▸ **Task objective**
Exactly reproduce the lines from the top of the entries below through the line containing "imported core, the", with both ends included.

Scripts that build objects

* * * *

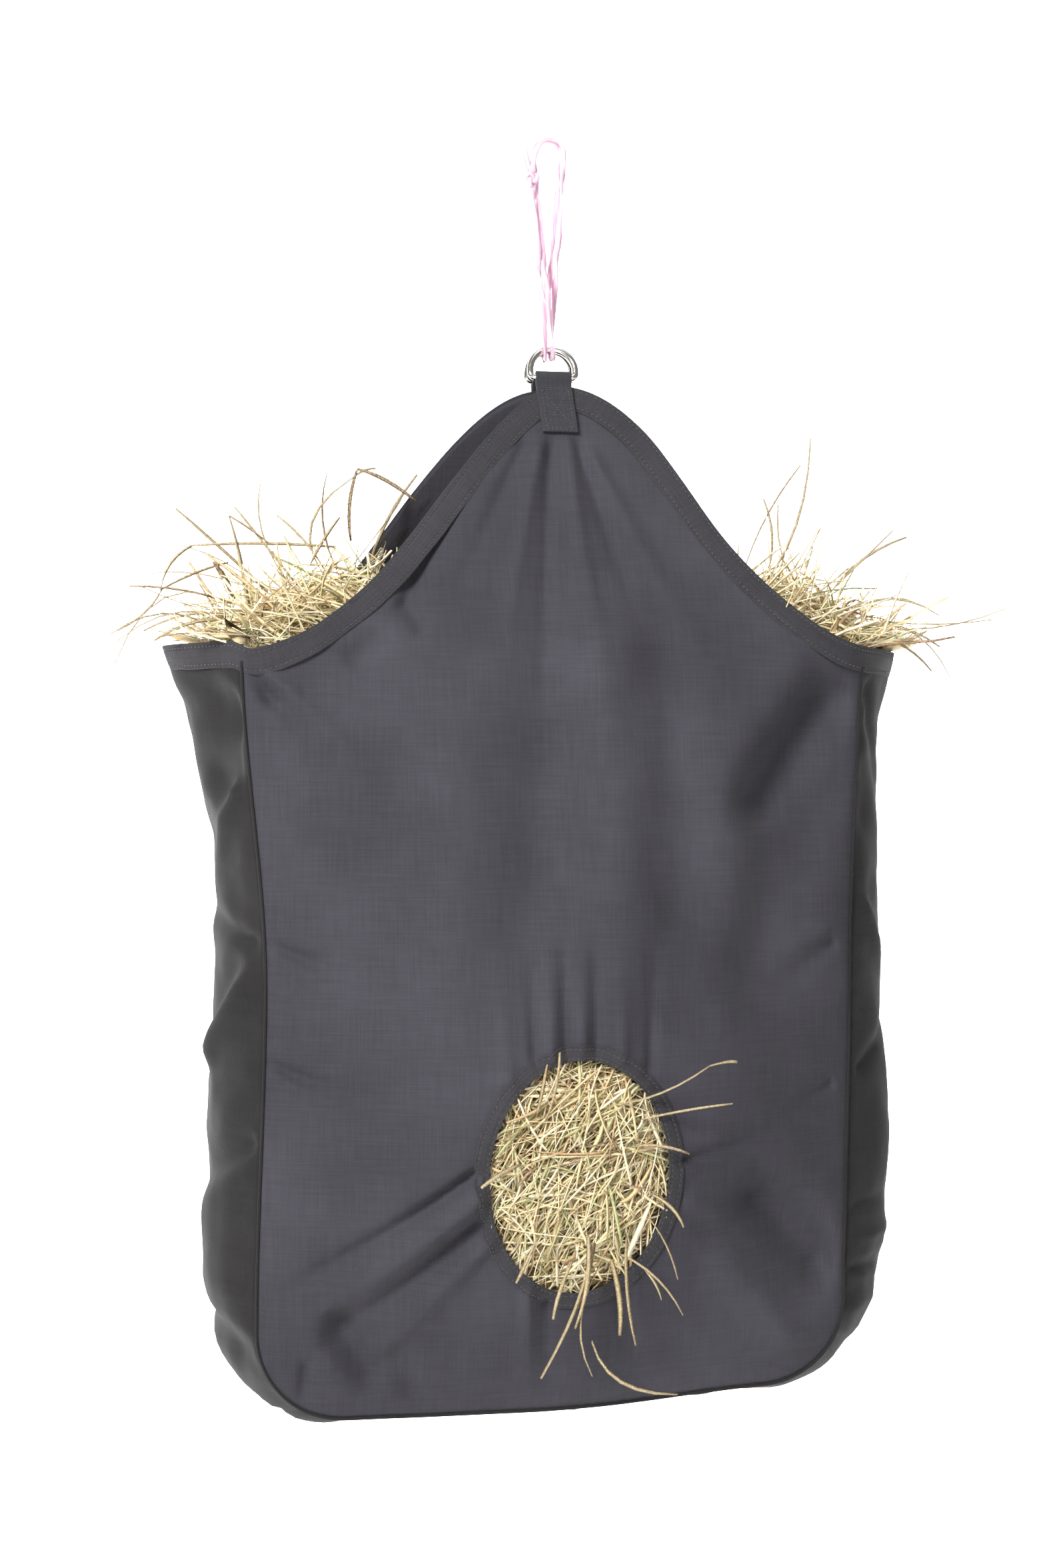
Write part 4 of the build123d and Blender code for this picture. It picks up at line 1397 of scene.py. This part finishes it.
# --- Hay ---------------------------------------------------------------------------------------
@dataclass
class Hay:
    """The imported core, the blades that show, and the loose stalks."""

    shape: BagShape
    bag: Bag
    segments: int = 6
    hole_blades: int = 1150
    heap_blades: int = 1000
    core_gap: float = 14.0
    core_off_skin: float = 9.0
    blade_off_skin: float = 5.0
    stray_width: float = 1.7
    stray_shade: float = 0.42

    def build(self, hay: bpy.types.Material, deep: bpy.types.Material, loose: bpy.types.Material) -> None:
        """Makes the core, the heaps, the feed hole's hay and the stalks."""
        # The core gets the dimmed hay, which is painted shade for the gaps between the blades.
        self.core(deep)
        self.in_hole(hay)
        self.heap("hay_left", -1, hay)
        self.heap("hay_right", 1, hay)
        self.strays(loose)

    def core(self, finish: bpy.types.Material) -> None:
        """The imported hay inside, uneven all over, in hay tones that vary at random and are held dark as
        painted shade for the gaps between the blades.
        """
        shape = self.shape
        rows = 60
        top = shape.side - 22
        low = shape.seam + self.core_gap
        share = np.linspace(0, 1, rows)
        z = low + (top - low) * share
        drop = np.clip(shape.z_corner - z, 0, None) / shape.corner
        squeeze = np.sqrt(np.clip(1 - drop ** 2, 0.02, 1))
        close = np.sqrt(np.clip(1 - np.clip((share - 0.955) / 0.045, 0, 1) ** 2, 0.0, 1))
        half_x = (145 + 68 * squeeze) * np.maximum(close, 0.02)
        half_y = (shape.edge_depth(z) + shape.crown_depth(z) - self.core_gap) * (0.35 + 0.65 * squeeze)
        half_y = half_y * np.maximum(close, 0.02)
        angle = np.linspace(0, 2 * math.pi, 121)
        x = half_x[:, None] * np.sign(np.cos(angle)) * np.abs(np.cos(angle)) ** 0.85
        y = half_y[:, None] * np.sign(np.sin(angle)) * np.abs(np.sin(angle)) ** 0.85
        points = np.stack([x, y, np.broadcast_to(z[:, None], x.shape)], axis=-1)
        rough = np.array([noise.noise((p[0] / 13, p[1] / 13, p[2] / 13)) * 2.2
                          for p in points.reshape(-1, 3)])
        inward = np.clip(rough.reshape(x.shape), -3, 1.5)
        scale = 1 + inward / np.maximum(np.hypot(x, y), 30)
        points[..., 0] *= scale
        points[..., 1] *= scale
        front_room = -shape.panel(points[..., 0], points[..., 2], FRONT)[..., 1] - self.core_off_skin
        back_room = shape.panel(points[..., 0], points[..., 2], BACK)[..., 1] - self.core_off_skin
        points[..., 1] = np.clip(points[..., 1], -front_room, back_room)
        in_hole = np.hypot((points[..., 0] - self.bag.hole_x) / (self.bag.hole_wide + 6),
                           (points[..., 2] - self.bag.hole_z) / (self.bag.hole_tall + 6)) < 1
        pocket = in_hole & (points[..., 1] < 0)
        points[..., 1] += np.where(pocket, 1.0, 0.0)
        points[:, -1] = points[:, 0]
        points = points * MM
        bm = grid_mesh(points, run_uvs(points), closed=True, capped=True)
        layer = bm.verts.layers.float.new("shade")
        for vert in bm.verts:
            # Low shades pick dark brown hay colours: painted shade for the gaps between the blades, with
            # random variation.
            vert[layer] = 0.08 + 0.14 * (noise.noise(vert.co * 140) + 1) / 2
        add_piece("hay_core", bm, "bag", finish, ["hay_packed"])

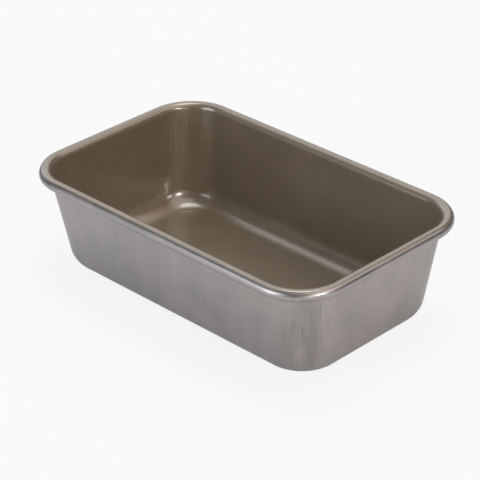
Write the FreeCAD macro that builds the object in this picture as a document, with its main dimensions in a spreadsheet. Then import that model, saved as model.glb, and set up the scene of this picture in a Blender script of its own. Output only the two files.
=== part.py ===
"""Loaf pan: a deep-drawn aluminium pan with a rim rolled over a steel wire, and a nonstick lining.

The pan stands on z = 0 with its length along X, and the origin is the middle of its underside.
Lengths are in millimetres and angles in degrees.
"""
import FreeCAD, Part
import math
import os
import Sketcher

# ---------------------------------------------------------------- sizes

# Each driving size, and what it measures.
DRIVING_SIZES = [
    ("RimLength", 250.0, "length over the rim"),
    ("RimWidth", 154.0, "width over the rim"),
    ("PanHeight", 70.0, "table to the top of the rim"),
    ("RimCornerRadius", 33.7, "outside of the rim at a corner, seen from above"),
    ("BaseCornerRadius", 29.4, "outside of the wall at a corner, down at the table"),
    ("EndDraft", 6.4, "lean of the two short walls from upright"),
    ("SideDraft", 7.8, "lean of the two long walls from upright"),
    ("FloorFillet", 14.5, "outside bend between the floor and the walls"),
    ("SheetThickness", 1.0, "aluminium sheet"),
    ("LipRadius", 4.2, "bend from the inside of the wall to the top of the rim"),
    ("WireDiameter", 5.0, "steel wire inside the rolled rim"),
    ("WireClearance", 0.1, "gap between the wire and the sheet rolled over it"),
    ("WireButtGap", 0.5, "gap between the two ends of the wire"),
    ("CurlGap", 0.3, "gap between the rolled edge of the sheet and the wall"),
    ("CoatingThickness", 0.2, "nonstick lining, thicker than the real film"),
    ("CoatingEdgeAngle", 56.0, "where on the bead the lining ends, above level"),
]

# Each size that follows from the driving ones, and its formula.
WORKED_SIZES = [
    ("SheetHeight", "Sizes.PanHeight - Sizes.CoatingThickness"),
    ("BeadRadius", "Sizes.WireDiameter / 2 + Sizes.WireClearance + Sizes.SheetThickness"),
    ("MeanDraft", "(Sizes.EndDraft + Sizes.SideDraft) / 2"),
    ("SheetRun", "Sizes.SheetThickness / cos(MeanDraft)"),
    ("CoatingRun", "Sizes.CoatingThickness / cos(MeanDraft)"),
    ("LipRun", "(Sizes.LipRadius - Sizes.SheetThickness) / cos(MeanDraft)"),
    ("WallTop", "SheetHeight - Sizes.LipRadius"),
    ("WireLength", "Sizes.RimLength - 2 * BeadRadius"),
    ("WireWidth", "Sizes.RimWidth - 2 * BeadRadius"),
    ("WireCorner", "Sizes.RimCornerRadius - BeadRadius"),
    ("WireHeight", "SheetHeight - BeadRadius"),
    ("TopCorner", "WireCorner - LipRun"),
    ("BaseLength", "WireLength - 2 * LipRun - 2 * WallTop * tan(Sizes.EndDraft)"),
    ("BaseWidth", "WireWidth - 2 * LipRun - 2 * WallTop * tan(Sizes.SideDraft)"),
    ("CurlEndAngle", "acos(min(0.94; (LipRun - Sizes.CurlGap) / BeadRadius)) / 1 deg - 180"),
]


def write_sizes(doc):
    """Fill the two sheets: the driving sizes as plain numbers, and the worked ones as formulas."""
    sizes = doc.addObject("Spreadsheet::Sheet", "Sizes")
    for row, (alias, number, meaning) in enumerate(DRIVING_SIZES, start=1):
        sizes.set(f"A{row}", alias)
        sizes.set(f"B{row}", str(number))
        sizes.set(f"C{row}", meaning)
        sizes.setAlias(f"B{row}", alias)
    doc.recompute()
    worked = doc.addObject("Spreadsheet::Sheet", "Worked")
    for row, (alias, formula) in enumerate(WORKED_SIZES, start=1):
        worked.set(f"A{row}", alias)
        worked.set(f"B{row}", "=" + formula)
        worked.setAlias(f"B{row}", alias)
    doc.recompute()


def value(body, formula):
    """What a formula on the sheets comes to now."""
    return float(body.evalExpression(formula))


# ---------------------------------------------------------------- sketches

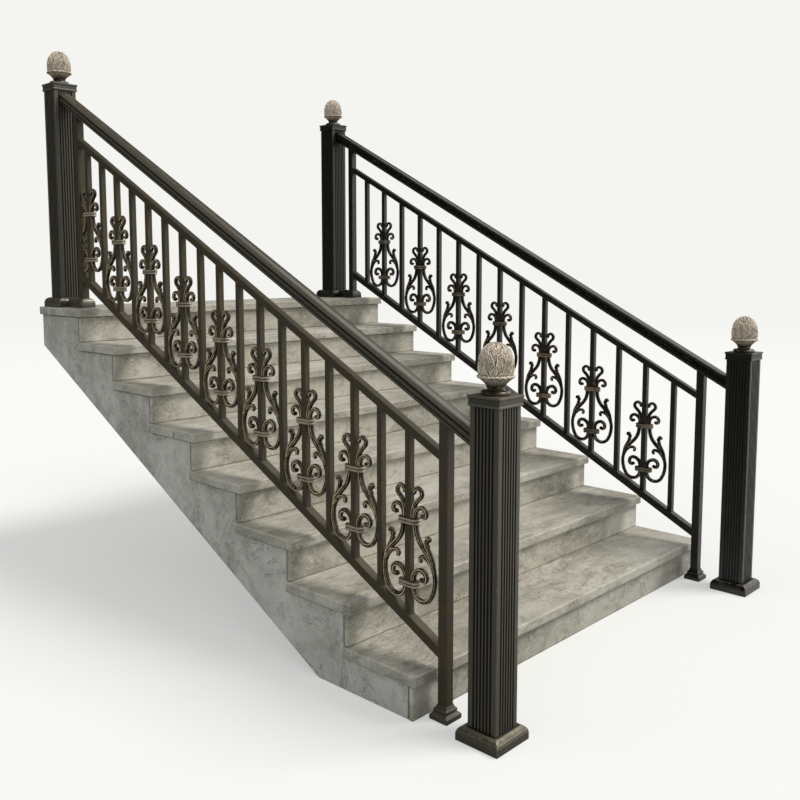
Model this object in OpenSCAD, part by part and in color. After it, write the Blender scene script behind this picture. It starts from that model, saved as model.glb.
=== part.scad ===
// Straight stone stair flight carrying a pair of metal balustrades: fluted
// newels with carved finials, moulded handrails, square balusters and
// scroll ornaments bound by collars.
// X runs across the flight, Y runs up the flight, Z is up. The origin lies on
// the foot's underside, in the middle of the flight's width.

/* [Stone flight] */
// Number of steps
step_count = 8; // [6:1:10]
// Height of one step
step_rise = 150; // [130:1:175]
// Depth of one step, riser face to riser face
step_going = 290; // [260:1:330]
// Width of the flight between its side faces
flight_w = 1896; // [1400:10:2400]
// Depth of the top step, riser face to back face
landing_depth = 370; // [350:1:500]
// Upright distance from the step corners down to the soffit
waist_drop = 376; // [300:1:450]
// Thickness of a tread slab
slab_t = 36; // [25:1:50]
// How far a slab stands out past the riser below it
slab_nosing = 18; // [8:1:30]
// How far a slab stands out past each side face and past the back face
slab_overhang = 10; // [4:1:20]
// Thickness of a riser slab
riser_t = 18; // [12:1:30]
// Radius of a slab's eased front edge
slab_ease = 5; // [2:1:8]
// Distance from the first riser face back to the origin
origin_setback = 200; // [100:10:300]

/* [Newels] */
// Distance from a side face in to the line of its balustrade
rail_line_inset = 88; // [80:1:140]
// Distance from the first riser face forward to the bottom newel's axis
newel_front = 238; // [220:1:300]
// Side of a newel shaft
newel_w = 104; // [90:1:120]
// Height of a newel shaft's top above its floor
newel_h = 1000; // [960:1:1100]
// Side of a newel's base
newel_base_w = 156; // [140:1:170]
// Height of a newel's base
newel_base_h = 44; // [36:1:60]
// Height of the upright part of a newel's base
newel_plinth_h = 26; // [15:1:30]
// How far the base's rounded top ends outside the shaft
base_ledge = 2; // [1:0.5:6]
// Number of flutes on a face
flute_count = 6; // [4:1:7]
// Width of a flute
flute_w = 6.4; // [4:0.2:8]
// Depth of a flute
flute_depth = 4; // [2:0.5:6]
// Plain margin beside the outer flutes
flute_margin = 15; // [10:1:20]
// Side of a newel's cap
newel_cap_w = 118; // [110:1:130]
// Height of a newel's cap
newel_cap_h = 32; // [26:1:40]
// Height of the lip at the top and at the foot of the cap
cap_lip_h = 7; // [4:1:9]
// Depth of the cap's waist between its lips
cap_waist = 3; // [1:0.5:5]

/* [Finials] */
// Height of the turned neck under a finial
neck_h = 24; // [18:1:32]
// Diameter of the neck's disc
neck_disc_d = 87; // [76:1:96]
// Thickness of the neck's disc
neck_disc_h = 13; // [8:1:15]
// Diameter of the neck where it meets the cup
neck_top_d = 56; // [44:1:60]
// Height of the cup from the neck to its rim
cup_h = 26; // [20:1:34]
// Diameter of the cup's rim
cup_rim_d = 110; // [100:1:118]
// Height of the rim's bead
cup_bead_h = 8; // [6:1:10]
// Height of the carved egg above the rim
egg_h = 98; // [80:1:120]
// Widest diameter of the egg
egg_d = 106; // [92:1:114]
// Height above the rim at which the egg is widest
egg_belly_h = 22; // [10:1:30]

/* [End posts and rails] */
// Side of an end post
post_w = 34; // [28:1:40]
// Distance between the bottom newel's axis and the bottom post's axis
post_gap_bottom = 182; // [160:1:200]
// Distance between the top newel's axis and the top post's axis
post_gap_top = 166; // [150:1:190]
// Side of a post's foot
post_foot_w = 72; // [60:1:80]
// Height of the bottom post's foot
post_foot_h = 46; // [36:1:56]
// Height of the upright part of the post's foot
post_plinth_h = 18; // [12:1:26]
// Height of the bottom rail's underside above the step corners
bottom_rail_rise = 64; // [50:1:80]
// Depth of the bottom rail, square to its slope
bottom_rail_depth = 32; // [24:1:40]
// Width of the bottom rail
bottom_rail_w = 32; // [26:1:40]
// Height of the upper rail's underside above the step corners
upper_rail_rise = 683; // [660:1:720]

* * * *

▸ **Solution to the problem**
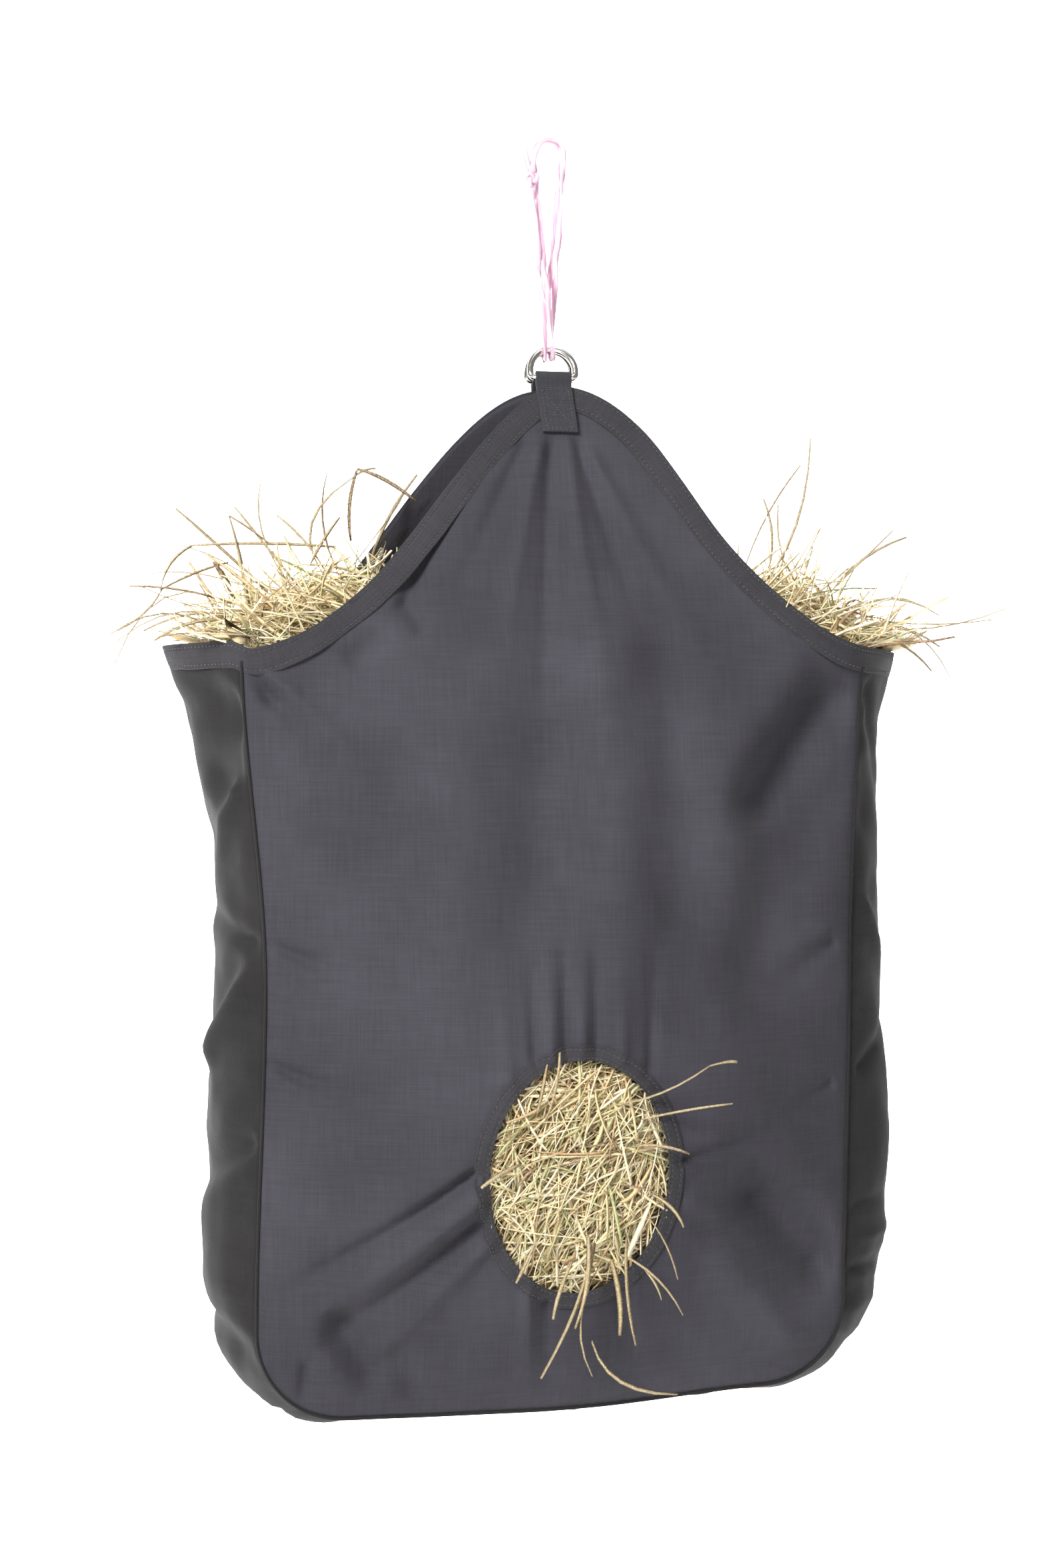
Write part 4 of the build123d and Blender code for this picture. It picks up at line 1397 of scene.py. This part finishes it.
# --- Hay ---------------------------------------------------------------------------------------
@dataclass
class Hay:
    """The imported core, the blades that show, and the loose stalks."""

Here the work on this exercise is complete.